Undergraduate students who graduate with six-figure student loan debt must necessarily borrow from private student loan programs, since the federal Stafford loan limits are not enough. But even among graduate students, who are eligible for the Grad PLUS loan, students who borrow from private student loan programs are more likely to graduate with six-figure student loan debt.

Some majors are more likely to graduate with six-figure student loan debt and some majors are less likely. In particular, undergraduate students majoring in theology, architecture and history are much more likely to graduate with excessive debt and undergraduate students majoring in computer science, mathematics and health care are less likely to graduate with excessive debt. Unfortunately, the students who will be least able to repay their student loans are also the ones who are most likely to graduate with too much debt.

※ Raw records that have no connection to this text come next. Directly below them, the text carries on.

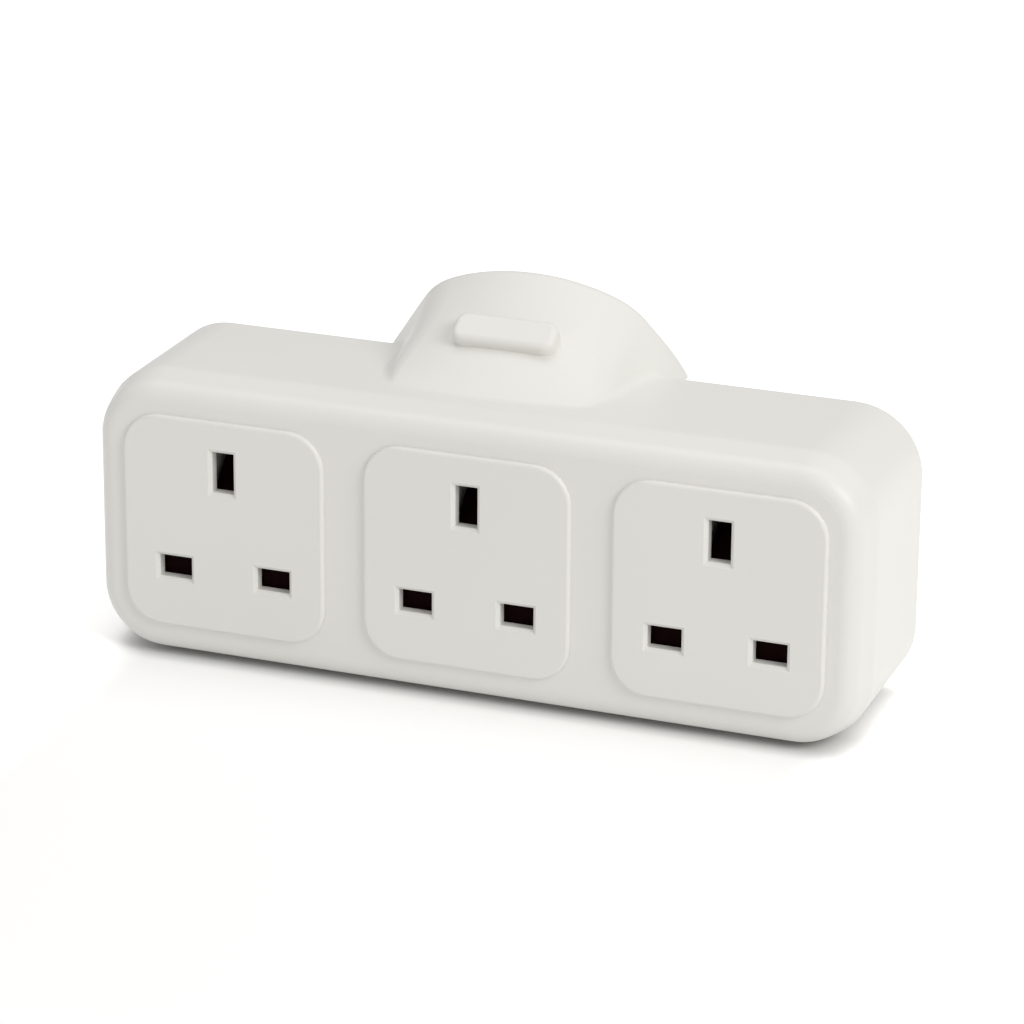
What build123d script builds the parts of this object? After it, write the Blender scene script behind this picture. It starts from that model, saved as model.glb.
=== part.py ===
from build123d import *
import math
import os

# Three-way plug-in adaptor for 13 A plugs, in millimetres.
# +X runs along the row of sockets, +Y points at the wall, +Z is up.
# The origin is the centre of the flat underside.

# Bar body
body_width = 168.3
body_height = 61.8
body_depth = 40.4
body_corner_radius = 14.5
wall = 2.2
front_wall = 1.8
bevel_depth = 8.2
bevel_inset = 2.0
front_edge_radius = 4.0
bevel_edge_radius = 6.0
rear_edge_radius = 0.5

# Sockets
end_margin = 7.75
socket_rise = 1.05
line_pin_spacing = 22.2
earth_pin_rise = 22.23
earth_slot_width = 4.8
earth_slot_height = 8.8
line_slot_width = 7.2
line_slot_height = 4.8
slot_bevel = 0.75
pad_width = 45.0
pad_height = 46.5
pad_radius = 8.0
pad_rise = 1.0
pad_edge_radius = 0.7

# Hump, which turns into the round plug body
plug_offset = -2.0
plug_radius = 33.4
plug_centre_drop = 14.1
plug_reach = 9.3
hump_root = 5.8
hump_rim_reach = 3.8
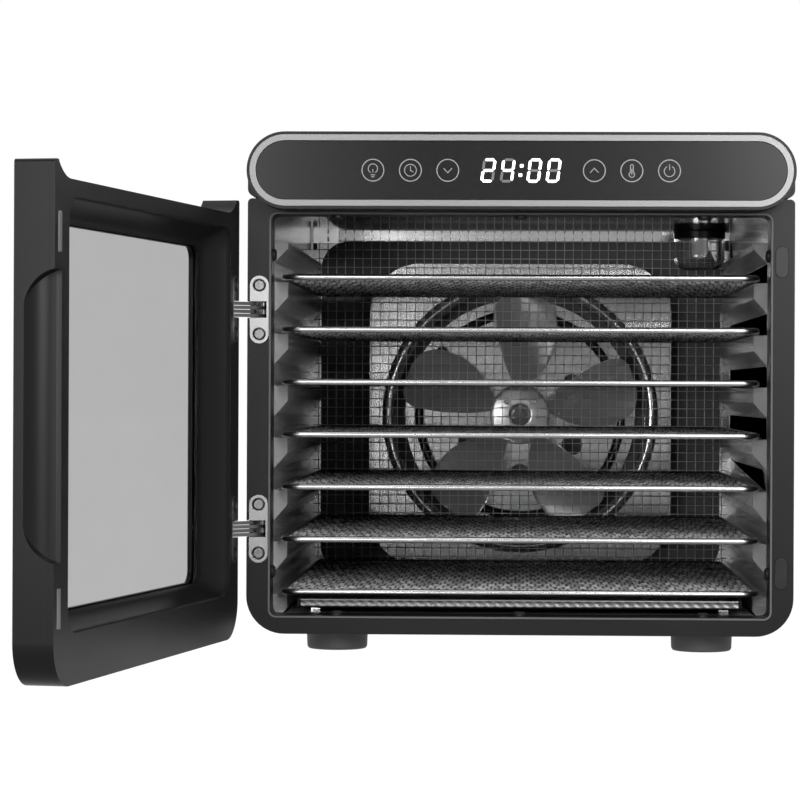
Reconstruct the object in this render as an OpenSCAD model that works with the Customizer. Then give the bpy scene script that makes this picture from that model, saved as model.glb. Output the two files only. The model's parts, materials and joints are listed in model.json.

Education debt may be good debt because it is an investment in your future. But too much of a good thing can hurt you. Keep your student loans in sync with your income after graduation. Do not borrow more for your college education than your expected annual starting salary. If your total student loan debt is less than your annual income, you’ll be able to repay your student loans in 10 years. If your debt exceeds your annual income, you will struggle to repay your student loans and will have to use alternate repayment plans like extended repayment or income-based repayment to afford the monthly loan payments. But this means you will still be repaying your own student loans when your children enroll in college.

The report makes several recommendations for addressing the student debt problem, such as clarifying the difference between loans and grants in college financial aid award letters, providing free financial literacy training for students (and parents), better tracking of student loan statistics by the federal government, increasing government grant funding, allowing federal and private student loans to be discharged in bankruptcy, and setting student loan limits based on estimates of annual starting salaries after graduation.